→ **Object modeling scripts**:
____________
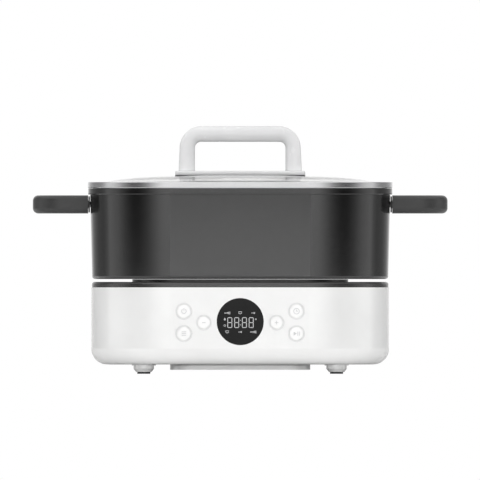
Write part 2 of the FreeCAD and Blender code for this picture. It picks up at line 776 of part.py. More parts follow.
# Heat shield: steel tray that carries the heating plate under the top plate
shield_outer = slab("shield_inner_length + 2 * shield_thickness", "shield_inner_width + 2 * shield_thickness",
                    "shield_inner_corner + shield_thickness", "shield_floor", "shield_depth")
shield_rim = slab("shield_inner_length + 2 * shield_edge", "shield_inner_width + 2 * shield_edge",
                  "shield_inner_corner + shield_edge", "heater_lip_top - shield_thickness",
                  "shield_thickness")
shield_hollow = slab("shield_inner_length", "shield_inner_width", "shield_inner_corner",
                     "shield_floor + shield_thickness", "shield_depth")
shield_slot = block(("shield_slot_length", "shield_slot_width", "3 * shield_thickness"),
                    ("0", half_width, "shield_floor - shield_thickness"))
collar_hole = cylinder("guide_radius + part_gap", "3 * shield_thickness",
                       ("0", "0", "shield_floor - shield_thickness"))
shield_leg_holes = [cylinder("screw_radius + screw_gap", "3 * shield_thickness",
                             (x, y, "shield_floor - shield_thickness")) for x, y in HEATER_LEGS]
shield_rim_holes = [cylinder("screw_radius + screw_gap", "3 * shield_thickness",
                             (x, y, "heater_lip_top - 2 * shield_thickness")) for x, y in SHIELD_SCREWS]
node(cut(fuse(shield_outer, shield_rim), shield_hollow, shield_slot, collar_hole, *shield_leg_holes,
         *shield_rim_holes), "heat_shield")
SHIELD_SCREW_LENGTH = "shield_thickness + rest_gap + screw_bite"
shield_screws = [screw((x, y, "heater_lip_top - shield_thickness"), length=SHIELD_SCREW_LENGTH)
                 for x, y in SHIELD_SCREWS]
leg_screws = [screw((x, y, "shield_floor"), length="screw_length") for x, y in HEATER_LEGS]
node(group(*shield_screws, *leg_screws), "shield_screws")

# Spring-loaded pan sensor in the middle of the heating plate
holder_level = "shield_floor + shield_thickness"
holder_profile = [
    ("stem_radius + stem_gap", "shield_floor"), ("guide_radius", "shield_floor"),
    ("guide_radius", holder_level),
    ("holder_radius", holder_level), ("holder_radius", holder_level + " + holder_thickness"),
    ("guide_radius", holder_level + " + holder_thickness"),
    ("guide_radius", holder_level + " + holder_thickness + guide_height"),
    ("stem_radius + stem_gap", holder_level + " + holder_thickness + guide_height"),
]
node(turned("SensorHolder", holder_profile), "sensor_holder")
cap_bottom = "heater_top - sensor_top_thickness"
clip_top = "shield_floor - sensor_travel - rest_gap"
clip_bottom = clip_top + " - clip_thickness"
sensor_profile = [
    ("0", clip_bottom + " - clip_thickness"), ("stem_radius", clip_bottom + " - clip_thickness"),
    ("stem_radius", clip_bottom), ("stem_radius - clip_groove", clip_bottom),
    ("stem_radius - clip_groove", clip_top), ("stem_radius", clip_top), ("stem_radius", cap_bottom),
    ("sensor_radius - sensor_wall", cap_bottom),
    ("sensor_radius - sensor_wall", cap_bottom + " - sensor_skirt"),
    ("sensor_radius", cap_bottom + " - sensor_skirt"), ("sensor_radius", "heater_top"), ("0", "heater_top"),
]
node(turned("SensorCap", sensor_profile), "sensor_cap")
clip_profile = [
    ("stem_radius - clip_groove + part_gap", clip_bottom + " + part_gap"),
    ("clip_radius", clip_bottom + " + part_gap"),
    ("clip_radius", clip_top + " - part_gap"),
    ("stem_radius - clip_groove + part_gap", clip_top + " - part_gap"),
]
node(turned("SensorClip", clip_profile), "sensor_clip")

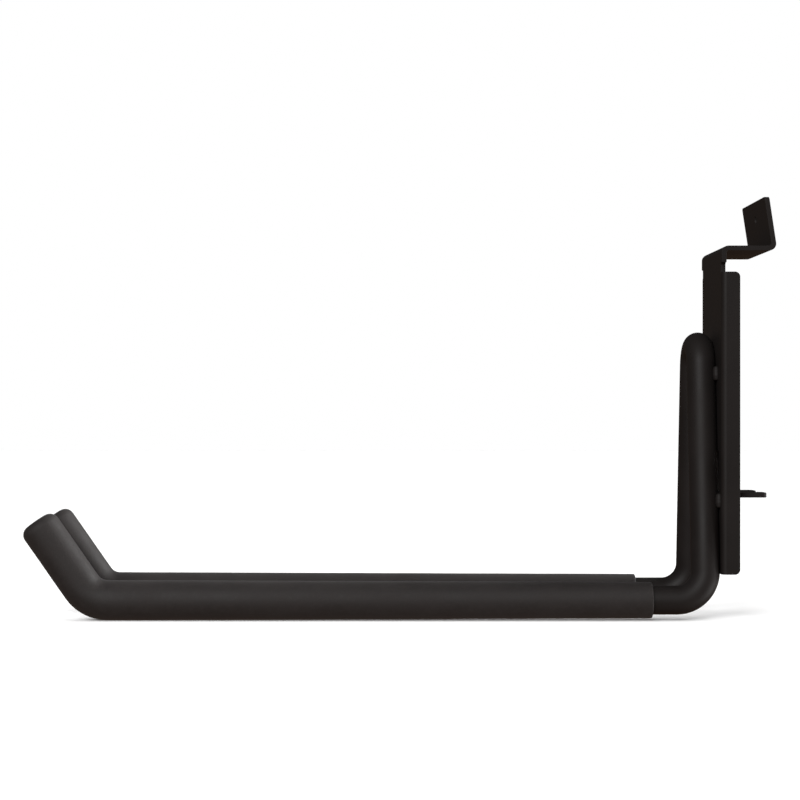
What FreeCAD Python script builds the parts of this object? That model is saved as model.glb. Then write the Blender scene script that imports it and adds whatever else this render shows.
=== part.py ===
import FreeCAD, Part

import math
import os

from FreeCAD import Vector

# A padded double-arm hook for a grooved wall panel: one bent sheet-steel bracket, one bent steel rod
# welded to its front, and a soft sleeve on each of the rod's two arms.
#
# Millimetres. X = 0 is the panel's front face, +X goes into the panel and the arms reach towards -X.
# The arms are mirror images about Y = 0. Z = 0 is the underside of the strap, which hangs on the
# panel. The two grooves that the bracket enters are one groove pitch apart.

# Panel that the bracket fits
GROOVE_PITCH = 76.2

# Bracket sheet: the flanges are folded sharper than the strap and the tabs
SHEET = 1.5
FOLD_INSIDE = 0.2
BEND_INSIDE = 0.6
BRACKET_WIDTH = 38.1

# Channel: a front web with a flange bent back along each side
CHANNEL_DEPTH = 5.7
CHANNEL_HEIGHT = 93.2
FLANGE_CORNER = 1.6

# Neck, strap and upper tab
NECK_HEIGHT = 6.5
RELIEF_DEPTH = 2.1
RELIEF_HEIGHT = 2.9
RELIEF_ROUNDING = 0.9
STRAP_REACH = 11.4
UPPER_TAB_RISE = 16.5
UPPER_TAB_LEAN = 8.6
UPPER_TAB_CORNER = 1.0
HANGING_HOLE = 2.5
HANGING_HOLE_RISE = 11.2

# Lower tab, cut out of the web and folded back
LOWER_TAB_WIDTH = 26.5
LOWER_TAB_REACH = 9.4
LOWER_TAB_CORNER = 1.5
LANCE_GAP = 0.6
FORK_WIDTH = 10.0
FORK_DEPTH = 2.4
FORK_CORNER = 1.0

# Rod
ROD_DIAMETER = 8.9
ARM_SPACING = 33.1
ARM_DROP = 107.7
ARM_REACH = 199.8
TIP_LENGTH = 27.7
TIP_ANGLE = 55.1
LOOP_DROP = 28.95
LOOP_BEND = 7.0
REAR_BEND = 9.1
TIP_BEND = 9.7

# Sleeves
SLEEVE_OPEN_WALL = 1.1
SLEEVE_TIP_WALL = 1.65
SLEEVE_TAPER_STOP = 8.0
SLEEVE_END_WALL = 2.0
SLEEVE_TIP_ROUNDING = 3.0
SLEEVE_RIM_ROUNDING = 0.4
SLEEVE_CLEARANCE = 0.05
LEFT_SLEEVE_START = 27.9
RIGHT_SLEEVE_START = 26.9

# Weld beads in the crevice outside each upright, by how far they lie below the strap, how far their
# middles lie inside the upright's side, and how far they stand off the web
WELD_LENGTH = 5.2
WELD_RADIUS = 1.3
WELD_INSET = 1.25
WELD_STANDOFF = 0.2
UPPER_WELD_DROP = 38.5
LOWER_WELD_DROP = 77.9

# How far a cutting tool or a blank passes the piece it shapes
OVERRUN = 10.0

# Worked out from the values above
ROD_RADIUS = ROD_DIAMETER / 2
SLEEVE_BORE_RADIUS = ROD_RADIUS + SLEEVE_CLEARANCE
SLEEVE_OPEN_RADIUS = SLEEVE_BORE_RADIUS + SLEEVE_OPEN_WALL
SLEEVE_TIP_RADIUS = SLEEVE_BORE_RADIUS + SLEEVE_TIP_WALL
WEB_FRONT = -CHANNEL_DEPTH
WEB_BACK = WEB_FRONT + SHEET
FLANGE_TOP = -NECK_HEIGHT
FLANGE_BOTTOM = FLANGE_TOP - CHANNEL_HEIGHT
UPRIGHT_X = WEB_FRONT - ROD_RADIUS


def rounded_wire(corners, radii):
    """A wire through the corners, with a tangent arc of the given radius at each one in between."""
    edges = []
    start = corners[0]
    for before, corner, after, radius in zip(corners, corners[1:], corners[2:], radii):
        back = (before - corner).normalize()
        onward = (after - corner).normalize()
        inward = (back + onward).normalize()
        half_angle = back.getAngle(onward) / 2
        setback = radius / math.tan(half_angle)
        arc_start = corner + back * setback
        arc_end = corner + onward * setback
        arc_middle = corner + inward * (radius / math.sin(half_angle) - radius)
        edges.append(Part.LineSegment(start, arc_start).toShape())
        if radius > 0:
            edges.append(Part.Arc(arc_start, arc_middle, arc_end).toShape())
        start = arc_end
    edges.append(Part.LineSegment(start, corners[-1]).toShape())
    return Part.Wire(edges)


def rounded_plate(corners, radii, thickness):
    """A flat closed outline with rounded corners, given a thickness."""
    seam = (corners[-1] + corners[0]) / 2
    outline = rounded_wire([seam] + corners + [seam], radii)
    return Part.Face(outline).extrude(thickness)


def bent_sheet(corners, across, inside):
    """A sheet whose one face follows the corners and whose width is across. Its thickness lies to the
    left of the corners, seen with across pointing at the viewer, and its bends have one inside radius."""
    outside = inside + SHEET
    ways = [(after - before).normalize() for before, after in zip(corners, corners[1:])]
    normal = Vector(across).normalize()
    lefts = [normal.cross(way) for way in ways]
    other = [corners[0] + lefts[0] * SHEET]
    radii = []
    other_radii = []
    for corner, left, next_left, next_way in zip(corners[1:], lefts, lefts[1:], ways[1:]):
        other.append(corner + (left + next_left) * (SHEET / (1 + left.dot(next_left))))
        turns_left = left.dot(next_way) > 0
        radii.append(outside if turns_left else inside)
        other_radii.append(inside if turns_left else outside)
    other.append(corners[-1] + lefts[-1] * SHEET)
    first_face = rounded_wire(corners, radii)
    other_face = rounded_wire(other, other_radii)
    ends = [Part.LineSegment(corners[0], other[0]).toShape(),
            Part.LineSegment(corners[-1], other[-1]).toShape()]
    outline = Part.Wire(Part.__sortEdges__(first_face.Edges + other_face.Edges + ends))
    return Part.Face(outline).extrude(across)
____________
Of all the entries above, repeat only the lines from the line that has "What FreeCAD Python" to the line that has "GROOVE_PITCH = 76.2", both lines included, exactly.

What FreeCAD Python script builds the parts of this object? That model is saved as model.glb. Then write the Blender scene script that imports it and adds whatever else this render shows.
=== part.py ===
import FreeCAD, Part

import math
import os

from FreeCAD import Vector

# A padded double-arm hook for a grooved wall panel: one bent sheet-steel bracket, one bent steel rod
# welded to its front, and a soft sleeve on each of the rod's two arms.
#
# Millimetres. X = 0 is the panel's front face, +X goes into the panel and the arms reach towards -X.
# The arms are mirror images about Y = 0. Z = 0 is the underside of the strap, which hangs on the
# panel. The two grooves that the bracket enters are one groove pitch apart.

# Panel that the bracket fits
GROOVE_PITCH = 76.2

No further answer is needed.